STATED TASK
Among the entries below, one stretch runs from the line that contains "listed in model.json." through the line that contains "DRAIN_SIDES = 12". Repeat that stretch exactly, ends included, and only that.

DATA LISTING
* * *

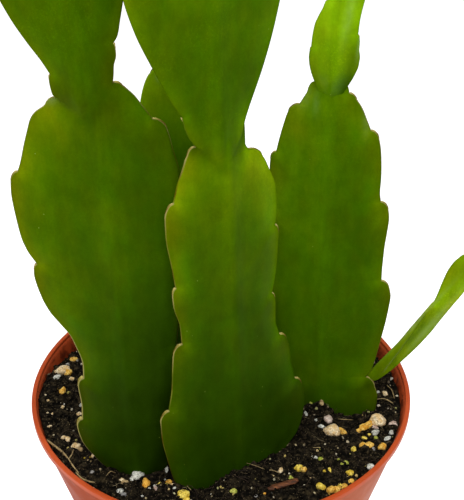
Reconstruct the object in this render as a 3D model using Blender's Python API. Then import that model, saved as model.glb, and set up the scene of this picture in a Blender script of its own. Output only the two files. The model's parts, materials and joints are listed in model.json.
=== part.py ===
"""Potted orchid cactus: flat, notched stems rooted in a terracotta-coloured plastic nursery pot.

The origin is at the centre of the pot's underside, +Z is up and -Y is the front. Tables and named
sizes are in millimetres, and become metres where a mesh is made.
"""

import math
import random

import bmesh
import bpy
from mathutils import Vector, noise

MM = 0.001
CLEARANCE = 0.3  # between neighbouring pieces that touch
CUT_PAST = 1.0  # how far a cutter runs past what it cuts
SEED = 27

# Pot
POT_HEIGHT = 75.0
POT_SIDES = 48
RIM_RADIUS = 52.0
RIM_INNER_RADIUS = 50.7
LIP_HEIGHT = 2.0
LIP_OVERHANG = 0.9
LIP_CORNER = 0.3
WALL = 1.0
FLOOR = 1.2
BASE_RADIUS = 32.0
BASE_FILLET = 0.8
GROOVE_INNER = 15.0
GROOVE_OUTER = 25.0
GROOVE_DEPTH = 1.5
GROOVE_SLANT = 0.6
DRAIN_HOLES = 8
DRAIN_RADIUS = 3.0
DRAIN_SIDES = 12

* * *

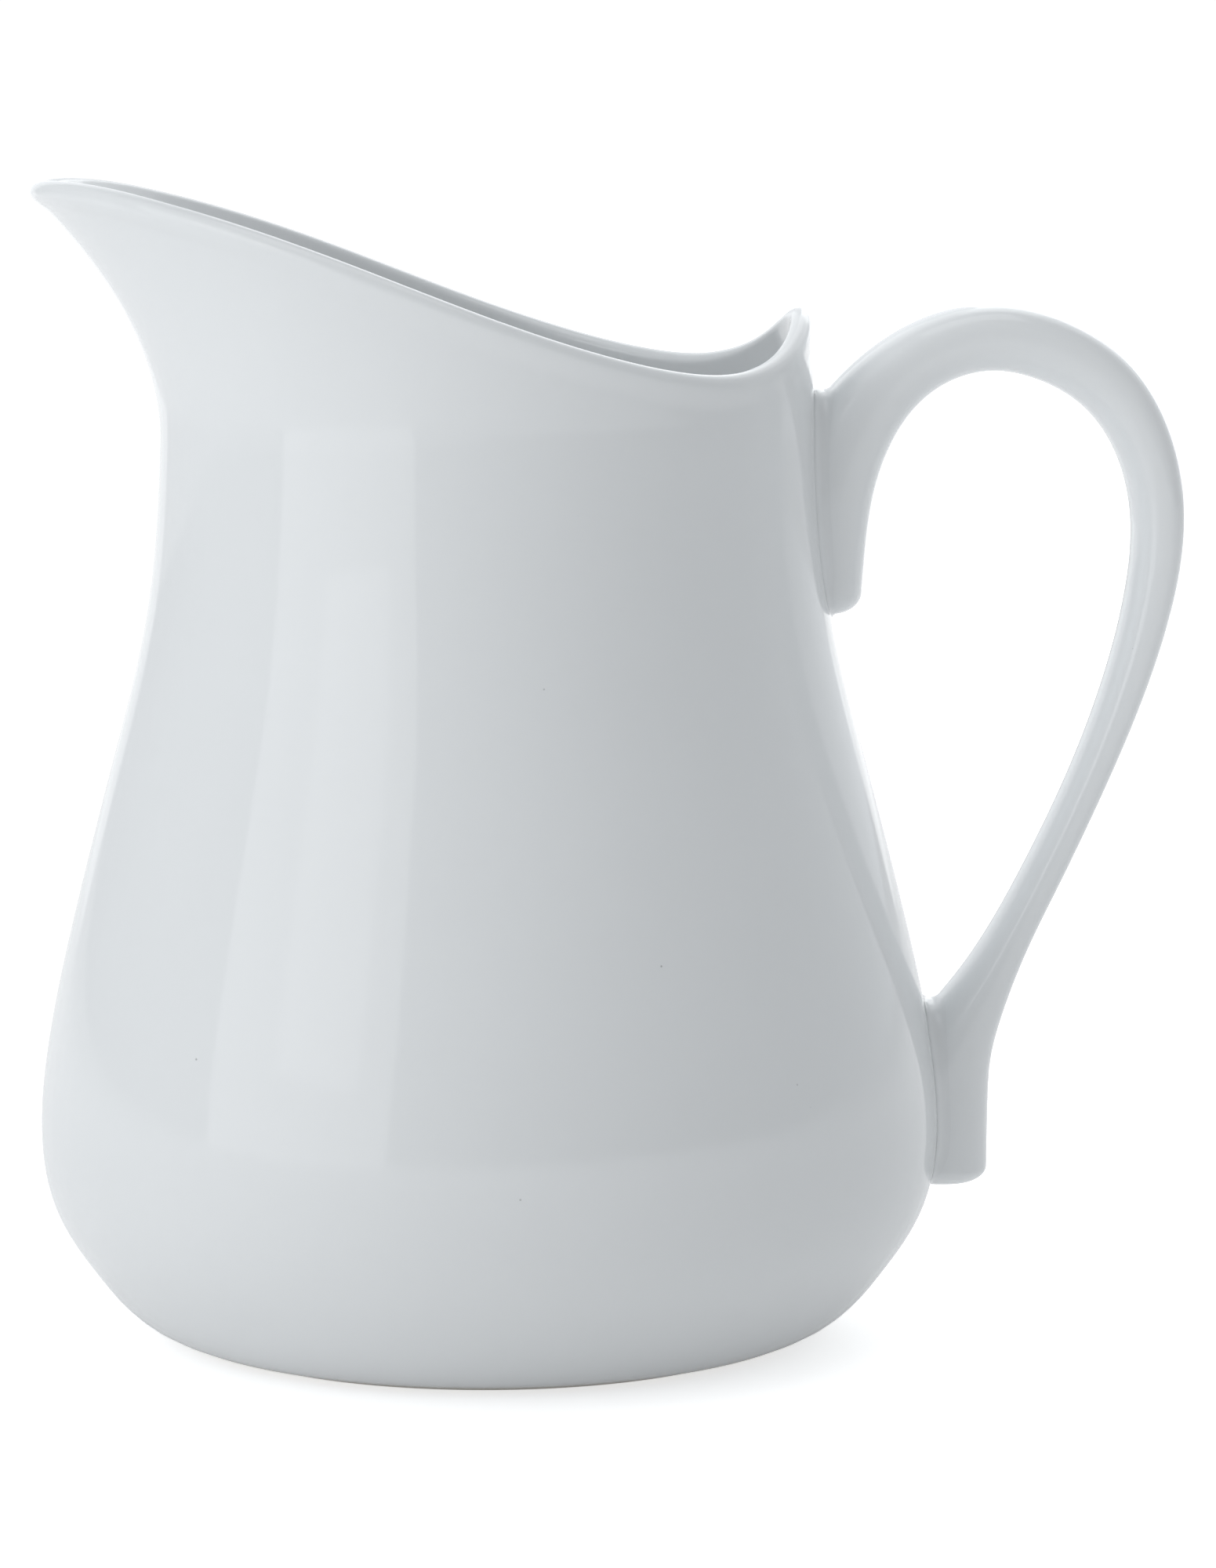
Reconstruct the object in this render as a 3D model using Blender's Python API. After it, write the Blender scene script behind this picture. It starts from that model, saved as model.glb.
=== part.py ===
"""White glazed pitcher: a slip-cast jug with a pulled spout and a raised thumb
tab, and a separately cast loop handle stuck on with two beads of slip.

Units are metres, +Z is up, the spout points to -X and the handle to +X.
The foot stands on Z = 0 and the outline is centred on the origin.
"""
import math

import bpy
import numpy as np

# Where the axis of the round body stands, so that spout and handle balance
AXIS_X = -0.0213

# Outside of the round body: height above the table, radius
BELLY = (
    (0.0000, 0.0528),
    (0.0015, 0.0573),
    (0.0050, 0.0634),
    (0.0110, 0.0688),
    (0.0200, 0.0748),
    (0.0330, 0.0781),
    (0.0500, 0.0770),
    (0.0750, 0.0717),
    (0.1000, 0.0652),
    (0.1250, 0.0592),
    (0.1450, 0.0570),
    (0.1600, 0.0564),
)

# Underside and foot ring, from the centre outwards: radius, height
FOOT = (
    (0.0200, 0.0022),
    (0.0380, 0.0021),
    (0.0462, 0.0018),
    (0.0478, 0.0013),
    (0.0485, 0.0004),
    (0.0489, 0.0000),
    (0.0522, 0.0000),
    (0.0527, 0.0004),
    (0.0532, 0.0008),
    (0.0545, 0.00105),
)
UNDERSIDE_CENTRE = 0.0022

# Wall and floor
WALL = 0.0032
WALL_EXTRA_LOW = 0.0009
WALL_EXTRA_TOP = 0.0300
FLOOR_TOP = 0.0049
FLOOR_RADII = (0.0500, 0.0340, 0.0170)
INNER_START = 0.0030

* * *

RESULT BELOW
Reconstruct the object in this render as a 3D model using Blender's Python API. Then import that model, saved as model.glb, and set up the scene of this picture in a Blender script of its own. Output only the two files. The model's parts, materials and joints are listed in model.json.
=== part.py ===
"""Potted orchid cactus: flat, notched stems rooted in a terracotta-coloured plastic nursery pot.

The origin is at the centre of the pot's underside, +Z is up and -Y is the front. Tables and named
sizes are in millimetres, and become metres where a mesh is made.
"""

import math
import random

import bmesh
import bpy
from mathutils import Vector, noise

MM = 0.001
CLEARANCE = 0.3  # between neighbouring pieces that touch
CUT_PAST = 1.0  # how far a cutter runs past what it cuts
SEED = 27

# Pot
POT_HEIGHT = 75.0
POT_SIDES = 48
RIM_RADIUS = 52.0
RIM_INNER_RADIUS = 50.7
LIP_HEIGHT = 2.0
LIP_OVERHANG = 0.9
LIP_CORNER = 0.3
WALL = 1.0
FLOOR = 1.2
BASE_RADIUS = 32.0
BASE_FILLET = 0.8
GROOVE_INNER = 15.0
GROOVE_OUTER = 25.0
GROOVE_DEPTH = 1.5
GROOVE_SLANT = 0.6
DRAIN_HOLES = 8
DRAIN_RADIUS = 3.0
DRAIN_SIDES = 12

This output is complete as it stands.